Reading With Images: Exploring Wordless Picture Books

Wordless books are sub-genre of picture books that use vivid illustrations and graphic storytelling to create a captivating story. Sharing wordless books with children can build important literacy skills. When you read a wordless book with your child, you reinforce listening skills, vocabulary, visual comprehension and instill an awareness of story structure. These books can also give your child a chance to be creative and tell the story in their own words while giving them the flexibility to change it up with each reading!

Reading can be hard to master for beginners—reading wordless picture books can build confidence in young children. These books effectively tell the story without the need for text and therefore can engage reluctant readers without the added anxiety of needing to know the words. In addition wordless picture books can help visual learners use their abilities to observe with a keen and thoughtful eye.

Without a clear narrative to guide the plot, wordless books leave a lot open to interpretation. Their use of artwork and imagery encourages kids to infer context clues to figure out the story.Through the use of imagery alone, these books teach kids to summarize, make inferences, evaluate visual information and make connections. The skills that children learn from interpreting these books will be a factor in decoding text later as they grow as readers! 

Wordless books welcome retelling. When you reread a wordless picture with your child it there is always an opportunity to take the story in a new direction. You and your child can come up with new interpretations of the story and take it countless different directions. It will get your kids excited about reading when they are able to spin the story in their unique voice!
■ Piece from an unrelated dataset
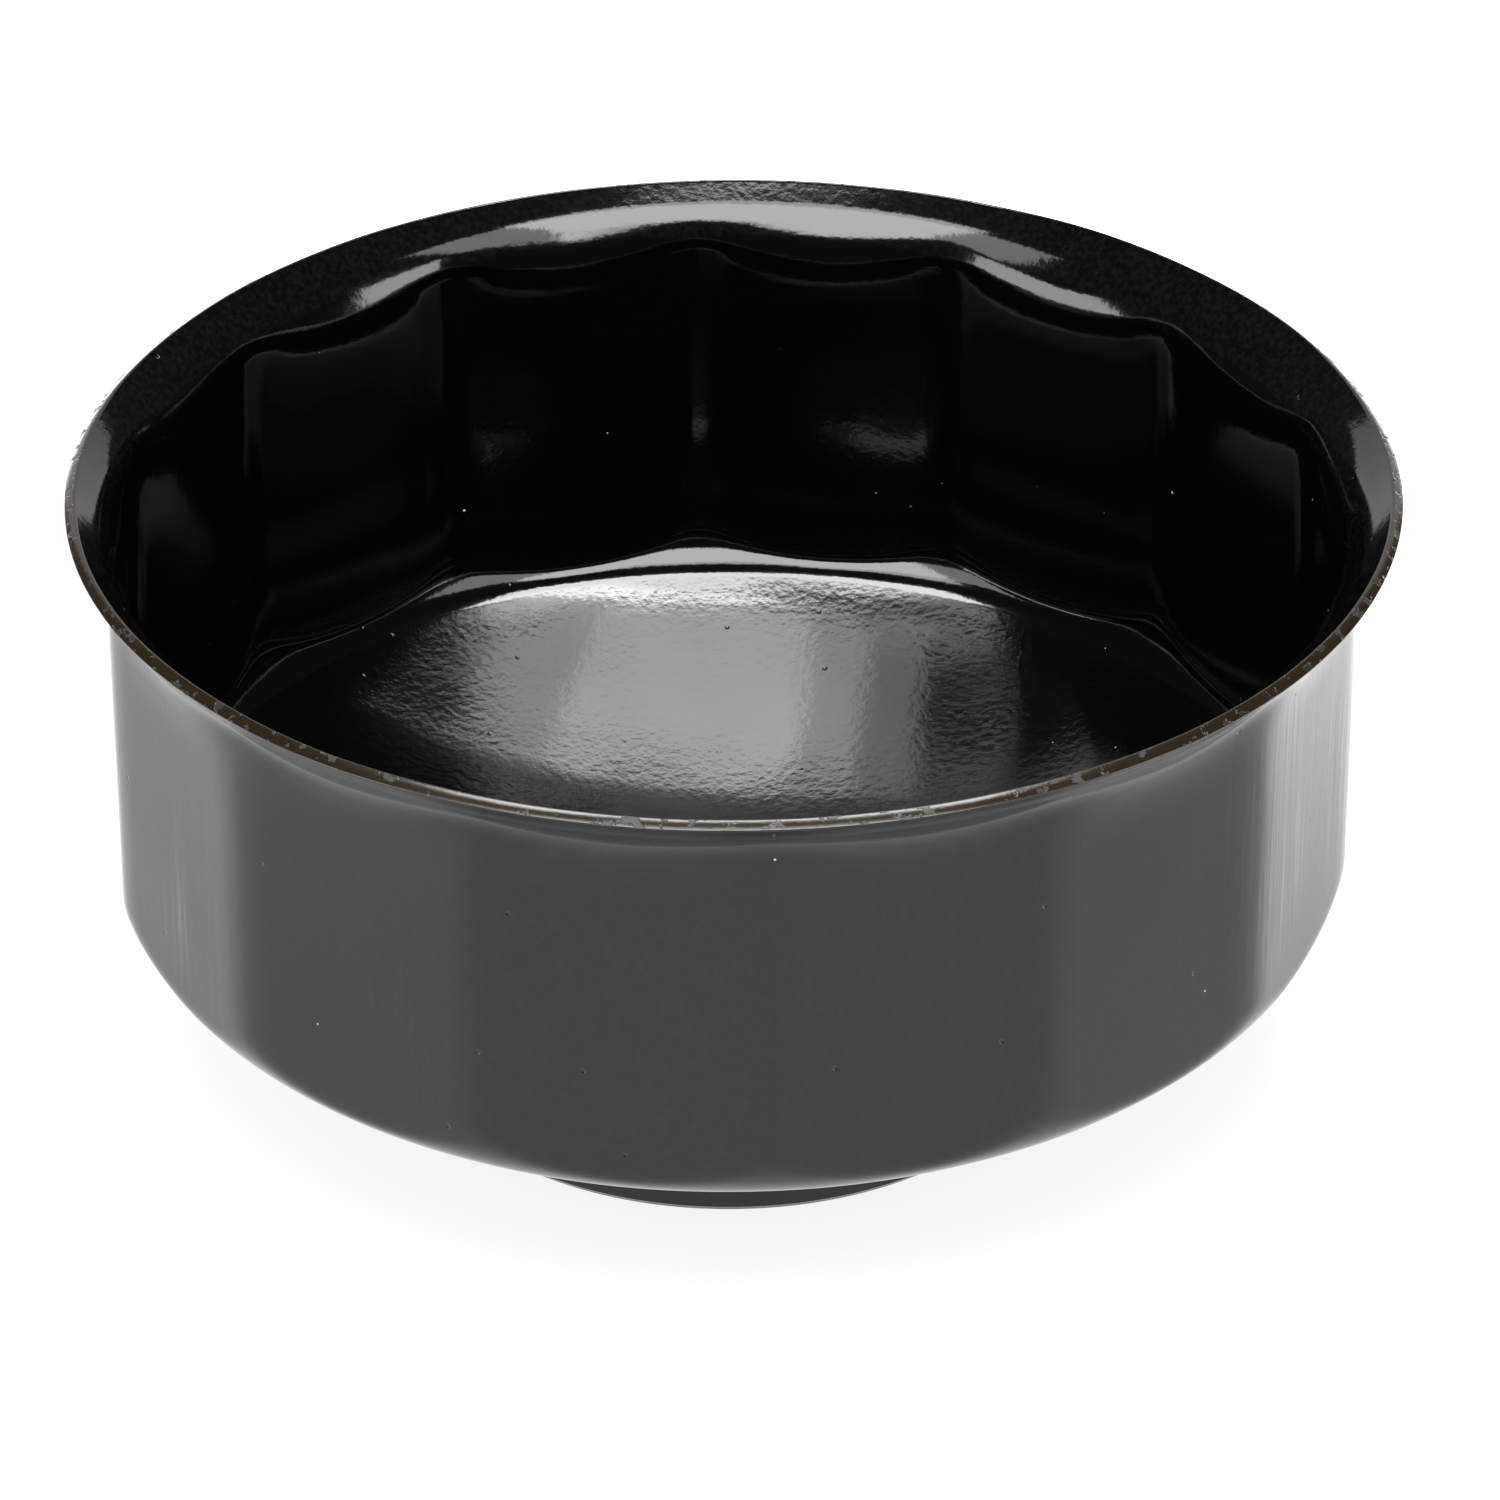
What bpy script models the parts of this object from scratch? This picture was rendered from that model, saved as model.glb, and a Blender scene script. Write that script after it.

LPL has a wide variety of wordless picture books for you to share with your kids. Here is a short list of some of my personal favorites:

Flashlight by Lizi Boyd

Inside a tent it's cozy. But what is going on outside? Is it dark? Is it scary? Not if you have your trusty flashlight!

The Snow Rabbit by Princesse Camcam

Two sisters look longingly through their window at the snowy sky. One goes out and sculpts a little rabbit, but when she brings it back inside to her wheelchair-bound sister, it begins to melt. So they take it outside and into the forest where enchanted things begin to happen.

Moletown by Torben Kuhlmann

Torben Kulhmann's stunningly illustrated, nearly wordless tale offers a fascinating window into an imaginary, yet hauntingly familiar world under our feet, where a mole suddenly recognizes the precarious balance between progress and preservation.

Fly! by Mark Teague

Mama bird thinks it's time for Baby bird's first flight, but Baby bird has other ideas!

Chalk by Bill Thomson

Three children discover a magical bag of chalk on a rainy day.

Float by Daniel Miyares

A little boy takes a boat made of newspaper out for a rainy-day adventure. The boy and his boat dance in the downpour and play in the puddles, but when the boy sends his boat floating down a gutter stream, it quickly gets away from him.